## Stored data
● ● ●

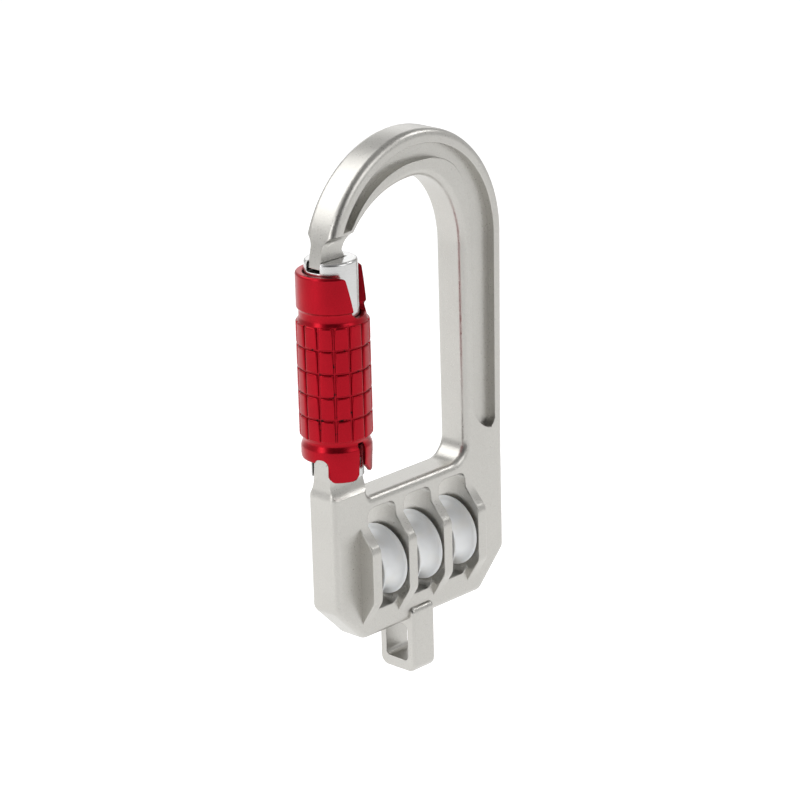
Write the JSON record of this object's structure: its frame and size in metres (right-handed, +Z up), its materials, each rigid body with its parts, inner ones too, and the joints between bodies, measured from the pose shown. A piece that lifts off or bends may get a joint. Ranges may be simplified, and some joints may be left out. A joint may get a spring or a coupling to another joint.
{
  "type": "rope pulley",
  "caption": "Rigging pulley: a flat alloy body with rope sheaves side by side on one axle, a becket eye below, and a grooved bow closed by a hinged gate with a red lock sleeve.",
  "frame": {"origin": "on the inner side of the bow's crown, straight above the becket, where the pulley hangs", "axes": "+X from the gate towards the spine, along the sheaves' axle; +Y towards the back; +Z up towards the bow"},
  "size_m": [0.0619, 0.0174, 0.132],
  "materials": {
    "body_alloy": "satin, fine bead-blasted and clear anodised",
    "gate_alloy": "fine turned and polished",
    "red_anodised": "red anodised, satin",
    "white_acetal": "turned white acetal",
    "steel": "ground stainless steel",
    "spring_steel": "drawn spring wire",
    "bronze": "sintered bronze, oiled"
  },
  "bodies": {
    "frame": {"frame_body": "body_alloy", "sheave_axle": "steel", "axle_plug": "steel", "gate_hinge_pin": "steel", "thrust_washer_1": "steel", "thrust_washer_2": "steel", "thrust_washer_3": "steel", "thrust_washer_4": "steel", "thrust_washer_5": "steel", "thrust_washer_6": "steel"},
    "gate": {"gate_barrel": "gate_alloy", "guide_key": "steel", "gate_spring": "spring_steel", "sleeve_spring": "spring_steel"},
    "plunger": {"gate_plunger": "steel"},
    "carrier": {"sleeve_guide_ring": "bronze"},
    "sleeve": {"lock_sleeve": "red_anodised", "sleeve_retaining_ring": "spring_steel"},
    "sheave_left": {"sheave_1": "white_acetal", "sheave_bush_1": "bronze"},
    "sheave_middle": {"sheave_2": "white_acetal", "sheave_bush_2": "bronze"},
    "sheave_right": {"sheave_3": "white_acetal", "sheave_bush_3": "bronze"}
  },
  "joints": [
    {"name": "gate_hinge", "type": "hinge", "parent": "frame", "child": "gate", "pos_m": [-0.02173, 0, -0.0622], "axis": [0, 1, 0], "range_deg": [0, 24], "stiffness_Nm_per_rad": 0.06, "springref_deg": -34.38},
    {"name": "plunger_slide", "type": "slide", "parent": "gate", "child": "plunger", "axis": [0, 0, 1], "range_m": [0, 0.0005], "deforming": ["gate_spring"]},
    {"name": "sleeve_pull", "type": "slide", "parent": "gate", "child": "carrier", "axis": [0, 0, -1], "range_m": [0, 0.002], "stiffness_N_per_m": 600, "springref_m": -0.008, "deforming": ["sleeve_spring"]},
    {"name": "sleeve_twist", "type": "hinge", "parent": "carrier", "child": "sleeve", "pos_m": [-0.02173, 0, -0.0425], "axis": [0, 0, -1], "range_deg": [0, 117], "stiffness_Nm_per_rad": 0.02, "springref_deg": -28.65},
    {"name": "sheave_left_spin", "type": "hinge", "parent": "frame", "child": "sheave_left", "pos_m": [-0.01214, 0, -0.0912], "axis": [1, 0, 0], "continuous": true},
    {"name": "sheave_middle_spin", "type": "hinge", "parent": "frame", "child": "sheave_middle", "pos_m": [0, 0, -0.0912], "axis": [1, 0, 0], "continuous": true},
    {"name": "sheave_right_spin", "type": "hinge", "parent": "frame", "child": "sheave_right", "pos_m": [0.01214, 0, -0.0912], "axis": [1, 0, 0], "continuous": true}
  ],
  "couplings": [
    {"joint": "plunger_slide", "follows": "gate_hinge", "m_per_rad": 0.0011}
  ]
}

● ● ●

## What to produce
Scan the data for the word "bodies" and copy every line where it shows up.

## Task solution
Write the JSON record of this object's structure: its frame and size in metres (right-handed, +Z up), its materials, each rigid body with its parts, inner ones too, and the joints between bodies, measured from the pose shown. A piece that lifts off or bends may get a joint. Ranges may be simplified, and some joints may be left out. A joint may get a spring or a coupling to another joint.
  "bodies": {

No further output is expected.